5 Remember, this is not necessarily so. If the values of raw or auxiliary materials rise due, for example, to a depletion of hydrocarbons or minerals, a rise in the organic composition of capital can reflect a fall in the productivity of labor.
6 This is an example of how low wages are a barrier to technological progress and the growth in the productivity of labor. While the (bourgeois) economists like to talk about the need to increase labor productivity, somehow they forget to point out that the key to doing so under the capitalist system is to make the commodity labor power more costly for the capitalists to buy by raising wages. This gives the capitalists an incentive to economize on living labor making labor more productive. However, it has the “side effect” of lowering the rate of profit, something that (bourgeois) economists cannot abide!
7 In his book “The Age of Turbulence,” Alan Greenspan, the now largely discredited former head of the U.S. Federal Reserve Board, was obsessed with the “danger” that the wages of the workers might actually rise bringing the profit bonanza of the post-Volcker Shock years to an end.
8 Of course, a strong new expansionary long wave could greatly aggravate the problems of global warming and other environmental problems with possibly disastrous effects. But the examination of these extremely important questions is beyond the scope of this reply.

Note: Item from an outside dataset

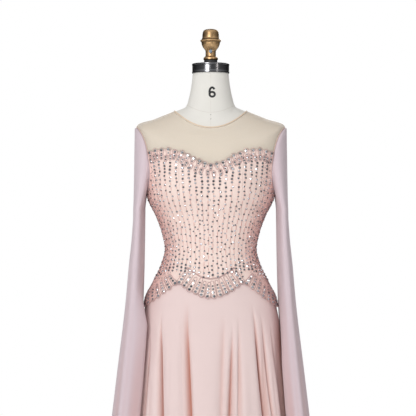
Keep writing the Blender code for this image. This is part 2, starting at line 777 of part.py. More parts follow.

10 All earlier attempts to explain the origin of surplus value—for example, by the Ricardian socialists—assumed that a violation in principle of exchanges of equal quantities of labor for equal quantities of labor does take place. It was by showing that surplus value is produced even when there is no violation of equal quantities of labor exchanging for equal quantities of labor that Marx, in the words of Engels, made socialism a science.